* Begin RECORDED INFORMATION *
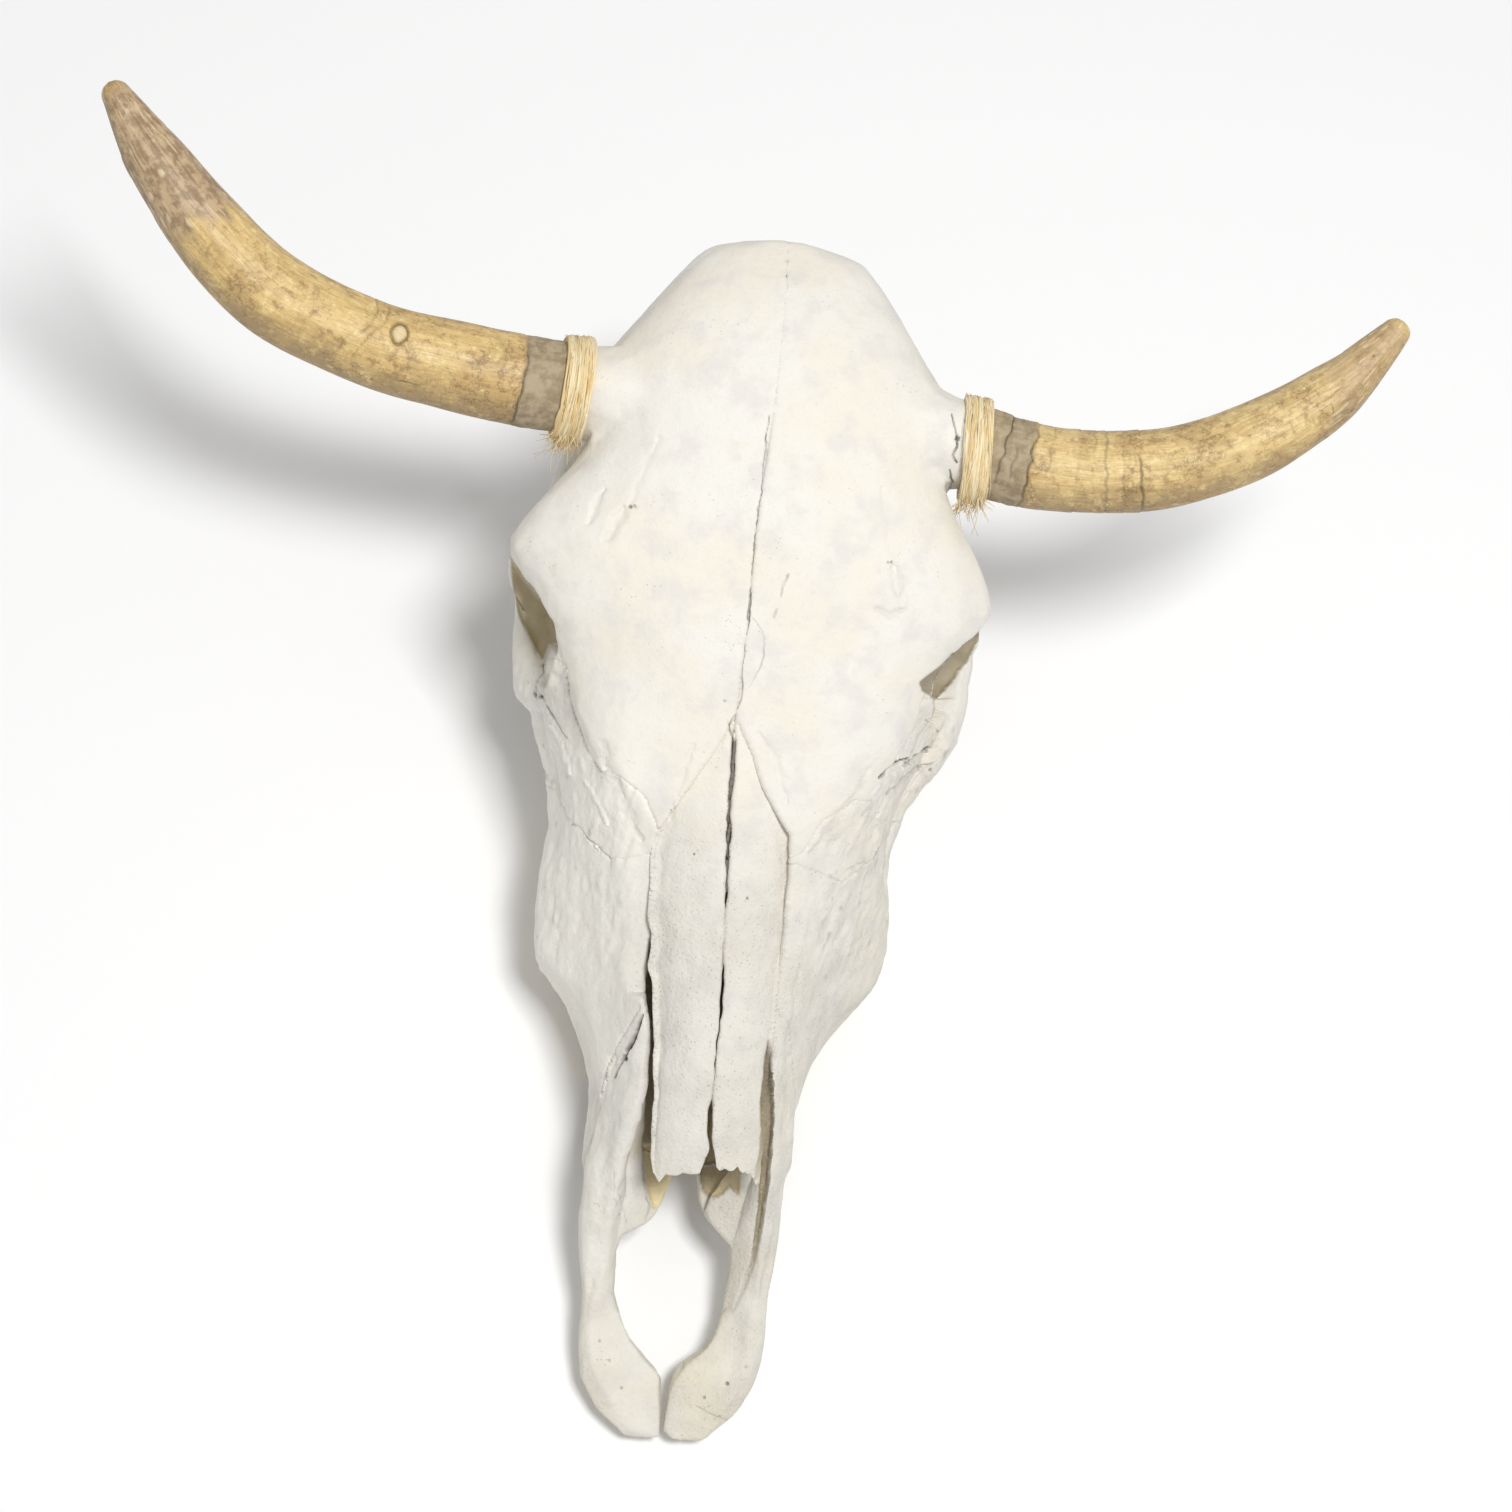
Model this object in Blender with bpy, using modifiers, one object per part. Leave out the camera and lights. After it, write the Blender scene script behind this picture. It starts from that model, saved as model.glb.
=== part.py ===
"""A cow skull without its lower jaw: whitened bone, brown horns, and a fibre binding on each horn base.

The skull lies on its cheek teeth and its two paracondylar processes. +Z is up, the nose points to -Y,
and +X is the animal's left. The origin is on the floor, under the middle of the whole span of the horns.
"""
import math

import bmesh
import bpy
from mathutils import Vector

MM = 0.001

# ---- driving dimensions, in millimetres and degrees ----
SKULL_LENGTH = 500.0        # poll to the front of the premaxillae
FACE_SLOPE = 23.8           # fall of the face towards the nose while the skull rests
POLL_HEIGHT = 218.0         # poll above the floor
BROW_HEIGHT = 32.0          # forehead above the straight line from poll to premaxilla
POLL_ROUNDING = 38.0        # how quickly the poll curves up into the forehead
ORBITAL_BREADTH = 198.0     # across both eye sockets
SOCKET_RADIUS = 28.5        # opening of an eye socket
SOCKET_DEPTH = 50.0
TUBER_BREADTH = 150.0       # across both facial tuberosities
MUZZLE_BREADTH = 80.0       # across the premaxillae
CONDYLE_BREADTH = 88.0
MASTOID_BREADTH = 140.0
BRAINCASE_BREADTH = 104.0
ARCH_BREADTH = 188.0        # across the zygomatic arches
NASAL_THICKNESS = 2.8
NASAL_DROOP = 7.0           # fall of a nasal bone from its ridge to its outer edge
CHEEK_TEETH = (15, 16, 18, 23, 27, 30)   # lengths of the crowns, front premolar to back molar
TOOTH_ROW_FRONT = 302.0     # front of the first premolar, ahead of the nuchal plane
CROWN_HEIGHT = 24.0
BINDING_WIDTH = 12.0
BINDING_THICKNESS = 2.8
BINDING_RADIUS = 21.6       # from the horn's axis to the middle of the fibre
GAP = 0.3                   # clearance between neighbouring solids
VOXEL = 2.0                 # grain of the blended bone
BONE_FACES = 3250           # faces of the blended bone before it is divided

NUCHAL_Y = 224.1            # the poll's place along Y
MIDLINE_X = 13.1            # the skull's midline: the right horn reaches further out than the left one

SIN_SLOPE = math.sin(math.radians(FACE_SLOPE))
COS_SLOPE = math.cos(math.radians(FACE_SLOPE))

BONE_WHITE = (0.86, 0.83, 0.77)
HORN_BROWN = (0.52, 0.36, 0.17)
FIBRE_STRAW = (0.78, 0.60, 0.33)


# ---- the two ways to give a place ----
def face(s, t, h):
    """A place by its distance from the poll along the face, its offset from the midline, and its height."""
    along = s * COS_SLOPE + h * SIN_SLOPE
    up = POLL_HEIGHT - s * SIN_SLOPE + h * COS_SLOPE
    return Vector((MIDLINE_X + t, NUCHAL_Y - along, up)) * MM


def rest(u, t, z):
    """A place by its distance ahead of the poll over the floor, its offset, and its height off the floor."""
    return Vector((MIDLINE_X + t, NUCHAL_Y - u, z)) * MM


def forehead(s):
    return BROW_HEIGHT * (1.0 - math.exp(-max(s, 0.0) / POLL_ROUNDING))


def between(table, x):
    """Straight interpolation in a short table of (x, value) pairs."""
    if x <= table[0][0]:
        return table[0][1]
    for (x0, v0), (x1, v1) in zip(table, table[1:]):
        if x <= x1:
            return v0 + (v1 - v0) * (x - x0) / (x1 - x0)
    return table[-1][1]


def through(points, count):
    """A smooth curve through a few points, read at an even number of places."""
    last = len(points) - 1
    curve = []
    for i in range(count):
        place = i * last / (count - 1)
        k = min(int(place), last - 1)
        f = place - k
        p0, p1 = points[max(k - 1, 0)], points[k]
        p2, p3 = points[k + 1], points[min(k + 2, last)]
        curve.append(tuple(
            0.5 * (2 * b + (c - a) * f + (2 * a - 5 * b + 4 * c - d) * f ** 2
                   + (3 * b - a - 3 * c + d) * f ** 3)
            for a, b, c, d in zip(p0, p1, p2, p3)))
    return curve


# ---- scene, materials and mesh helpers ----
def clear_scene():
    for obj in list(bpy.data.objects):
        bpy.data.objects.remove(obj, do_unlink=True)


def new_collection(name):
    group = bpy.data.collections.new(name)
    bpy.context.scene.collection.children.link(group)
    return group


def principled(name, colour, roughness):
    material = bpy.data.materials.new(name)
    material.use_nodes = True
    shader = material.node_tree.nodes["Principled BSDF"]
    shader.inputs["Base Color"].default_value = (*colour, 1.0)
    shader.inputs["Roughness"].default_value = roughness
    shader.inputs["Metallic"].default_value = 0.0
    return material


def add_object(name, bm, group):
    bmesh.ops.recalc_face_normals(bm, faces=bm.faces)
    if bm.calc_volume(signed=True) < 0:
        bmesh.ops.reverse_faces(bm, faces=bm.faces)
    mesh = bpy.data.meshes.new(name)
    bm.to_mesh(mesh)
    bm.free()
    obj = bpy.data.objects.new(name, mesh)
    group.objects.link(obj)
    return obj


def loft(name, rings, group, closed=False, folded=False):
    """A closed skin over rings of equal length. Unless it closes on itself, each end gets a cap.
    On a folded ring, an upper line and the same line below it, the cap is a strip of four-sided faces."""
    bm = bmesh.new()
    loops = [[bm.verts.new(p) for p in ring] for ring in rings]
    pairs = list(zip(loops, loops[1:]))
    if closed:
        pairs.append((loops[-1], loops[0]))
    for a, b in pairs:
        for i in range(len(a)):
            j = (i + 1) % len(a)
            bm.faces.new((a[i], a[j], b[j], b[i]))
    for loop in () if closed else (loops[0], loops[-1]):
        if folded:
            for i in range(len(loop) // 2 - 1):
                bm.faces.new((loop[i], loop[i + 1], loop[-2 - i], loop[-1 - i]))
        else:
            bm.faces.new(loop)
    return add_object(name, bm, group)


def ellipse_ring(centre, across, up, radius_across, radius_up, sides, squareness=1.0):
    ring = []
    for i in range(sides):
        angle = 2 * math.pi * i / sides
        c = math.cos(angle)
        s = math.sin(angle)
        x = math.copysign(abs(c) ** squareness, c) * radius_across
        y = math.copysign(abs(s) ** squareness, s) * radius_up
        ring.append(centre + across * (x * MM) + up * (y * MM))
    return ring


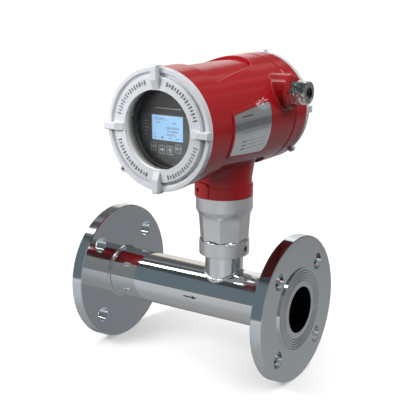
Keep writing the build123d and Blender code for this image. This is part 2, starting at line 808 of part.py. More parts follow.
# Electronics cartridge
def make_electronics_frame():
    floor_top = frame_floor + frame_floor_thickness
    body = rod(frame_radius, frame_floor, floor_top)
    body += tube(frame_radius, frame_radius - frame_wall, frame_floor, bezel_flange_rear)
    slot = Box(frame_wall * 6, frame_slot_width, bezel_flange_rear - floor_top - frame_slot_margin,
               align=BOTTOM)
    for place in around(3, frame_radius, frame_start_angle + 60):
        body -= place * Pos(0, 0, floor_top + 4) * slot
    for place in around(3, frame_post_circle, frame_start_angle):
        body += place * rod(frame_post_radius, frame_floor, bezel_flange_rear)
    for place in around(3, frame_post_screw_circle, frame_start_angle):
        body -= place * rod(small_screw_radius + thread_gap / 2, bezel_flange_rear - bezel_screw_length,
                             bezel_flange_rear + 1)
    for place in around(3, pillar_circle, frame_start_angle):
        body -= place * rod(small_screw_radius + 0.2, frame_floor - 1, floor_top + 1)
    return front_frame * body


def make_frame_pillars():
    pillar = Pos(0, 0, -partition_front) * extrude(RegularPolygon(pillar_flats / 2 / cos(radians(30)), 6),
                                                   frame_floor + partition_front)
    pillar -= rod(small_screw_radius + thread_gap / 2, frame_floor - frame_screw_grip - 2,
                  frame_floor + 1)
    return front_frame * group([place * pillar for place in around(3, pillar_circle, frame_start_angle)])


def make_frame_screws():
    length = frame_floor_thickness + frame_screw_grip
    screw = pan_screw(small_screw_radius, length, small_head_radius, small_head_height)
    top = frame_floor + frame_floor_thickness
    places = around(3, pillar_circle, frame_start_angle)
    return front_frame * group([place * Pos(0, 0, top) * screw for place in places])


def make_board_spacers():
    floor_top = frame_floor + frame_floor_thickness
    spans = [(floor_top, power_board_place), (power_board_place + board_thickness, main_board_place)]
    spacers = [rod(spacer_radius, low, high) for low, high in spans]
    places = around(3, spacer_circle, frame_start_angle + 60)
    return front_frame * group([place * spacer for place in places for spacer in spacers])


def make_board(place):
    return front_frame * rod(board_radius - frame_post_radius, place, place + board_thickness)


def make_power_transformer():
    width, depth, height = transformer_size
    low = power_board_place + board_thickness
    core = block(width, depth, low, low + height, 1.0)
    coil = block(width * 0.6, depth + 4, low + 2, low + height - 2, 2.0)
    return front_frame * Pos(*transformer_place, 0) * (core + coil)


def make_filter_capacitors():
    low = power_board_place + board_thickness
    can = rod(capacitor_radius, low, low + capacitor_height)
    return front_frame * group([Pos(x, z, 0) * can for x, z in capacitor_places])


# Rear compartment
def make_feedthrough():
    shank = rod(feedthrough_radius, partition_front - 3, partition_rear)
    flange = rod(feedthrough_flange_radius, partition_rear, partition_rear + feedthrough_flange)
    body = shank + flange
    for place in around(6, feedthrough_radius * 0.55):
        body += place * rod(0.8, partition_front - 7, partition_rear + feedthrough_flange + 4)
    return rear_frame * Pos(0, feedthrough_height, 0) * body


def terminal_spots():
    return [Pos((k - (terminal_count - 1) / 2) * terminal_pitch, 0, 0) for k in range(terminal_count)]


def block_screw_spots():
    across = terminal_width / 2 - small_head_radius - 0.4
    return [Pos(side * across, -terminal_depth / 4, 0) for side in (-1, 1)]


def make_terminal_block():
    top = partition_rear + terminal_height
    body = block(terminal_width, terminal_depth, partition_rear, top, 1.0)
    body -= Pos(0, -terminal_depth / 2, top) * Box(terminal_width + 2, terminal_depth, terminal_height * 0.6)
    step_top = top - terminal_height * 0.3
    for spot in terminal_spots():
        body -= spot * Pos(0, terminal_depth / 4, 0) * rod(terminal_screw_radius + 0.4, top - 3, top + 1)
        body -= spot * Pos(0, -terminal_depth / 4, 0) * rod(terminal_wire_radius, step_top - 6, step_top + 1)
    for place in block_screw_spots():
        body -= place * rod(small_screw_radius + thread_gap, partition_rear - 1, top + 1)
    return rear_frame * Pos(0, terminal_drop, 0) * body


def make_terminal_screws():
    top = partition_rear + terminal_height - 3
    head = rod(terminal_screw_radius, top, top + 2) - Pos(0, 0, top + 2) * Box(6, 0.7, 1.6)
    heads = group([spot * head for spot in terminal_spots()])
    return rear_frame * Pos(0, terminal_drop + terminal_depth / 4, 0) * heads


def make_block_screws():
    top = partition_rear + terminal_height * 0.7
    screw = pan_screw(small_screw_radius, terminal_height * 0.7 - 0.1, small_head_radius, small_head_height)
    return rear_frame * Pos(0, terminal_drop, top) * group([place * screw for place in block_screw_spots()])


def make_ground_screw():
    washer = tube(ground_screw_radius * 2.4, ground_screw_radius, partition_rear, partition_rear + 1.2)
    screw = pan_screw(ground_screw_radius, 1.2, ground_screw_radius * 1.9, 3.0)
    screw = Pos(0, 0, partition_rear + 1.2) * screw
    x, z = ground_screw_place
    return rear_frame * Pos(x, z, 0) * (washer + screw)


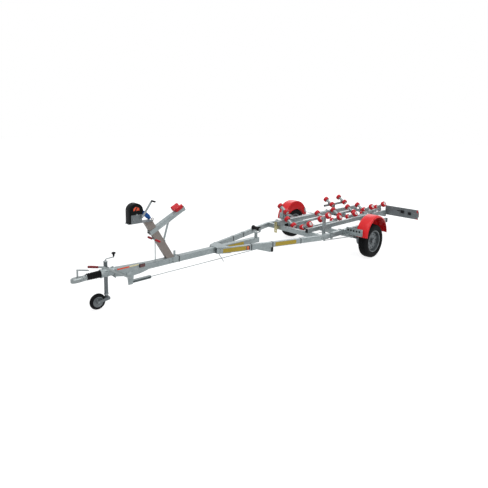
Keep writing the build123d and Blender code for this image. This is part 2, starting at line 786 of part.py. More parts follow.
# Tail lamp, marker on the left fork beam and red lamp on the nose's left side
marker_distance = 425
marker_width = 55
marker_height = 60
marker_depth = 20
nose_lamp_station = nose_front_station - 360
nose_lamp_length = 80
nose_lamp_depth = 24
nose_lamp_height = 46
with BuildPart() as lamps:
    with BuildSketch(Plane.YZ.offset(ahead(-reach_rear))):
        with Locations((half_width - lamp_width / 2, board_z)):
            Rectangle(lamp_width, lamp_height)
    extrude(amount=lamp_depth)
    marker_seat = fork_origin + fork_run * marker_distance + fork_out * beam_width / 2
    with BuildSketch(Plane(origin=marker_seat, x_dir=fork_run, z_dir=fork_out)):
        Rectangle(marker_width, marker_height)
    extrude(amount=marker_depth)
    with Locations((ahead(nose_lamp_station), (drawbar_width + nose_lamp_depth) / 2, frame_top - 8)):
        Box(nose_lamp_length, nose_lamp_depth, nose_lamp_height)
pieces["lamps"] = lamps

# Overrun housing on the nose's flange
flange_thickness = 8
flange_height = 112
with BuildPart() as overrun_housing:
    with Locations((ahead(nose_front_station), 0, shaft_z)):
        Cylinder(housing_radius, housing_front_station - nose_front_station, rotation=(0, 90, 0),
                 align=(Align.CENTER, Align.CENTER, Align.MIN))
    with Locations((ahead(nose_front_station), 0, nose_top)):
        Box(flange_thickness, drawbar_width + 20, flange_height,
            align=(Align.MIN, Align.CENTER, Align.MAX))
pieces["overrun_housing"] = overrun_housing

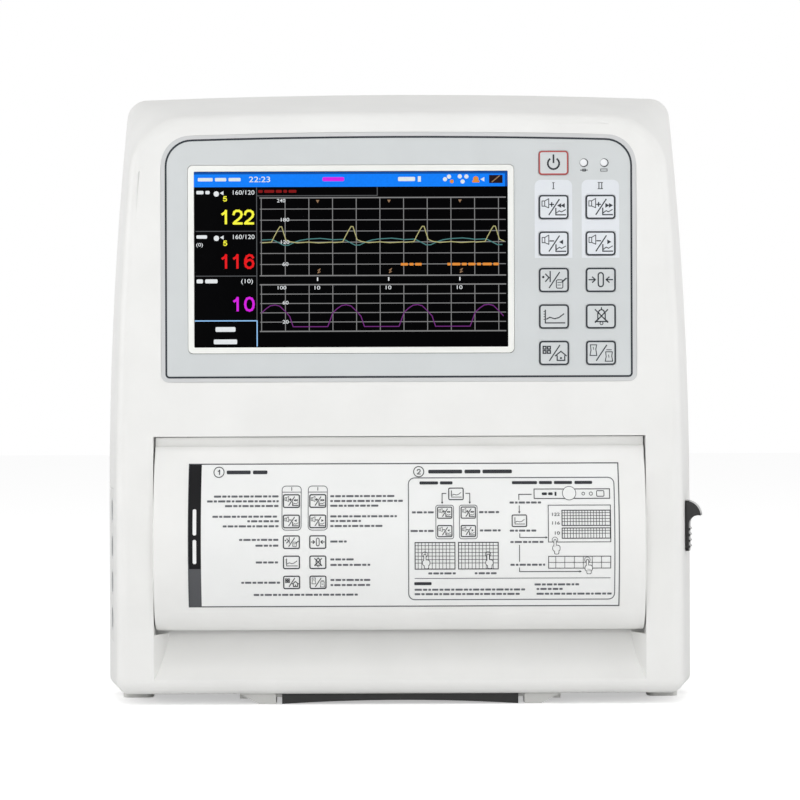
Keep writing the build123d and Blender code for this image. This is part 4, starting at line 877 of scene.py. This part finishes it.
* End RECORDED INFORMATION *
◆ GOAL ◆
In the entries above, find each line with the word "writing" and show it.

◆ COMPLETED TASK ◆
Keep writing the build123d and Blender code for this image. This is part 2, starting at line 808 of part.py. More parts follow.
Keep writing the build123d and Blender code for this image. This is part 2, starting at line 786 of part.py. More parts follow.
Keep writing the build123d and Blender code for this image. This is part 4, starting at line 877 of scene.py. This part finishes it.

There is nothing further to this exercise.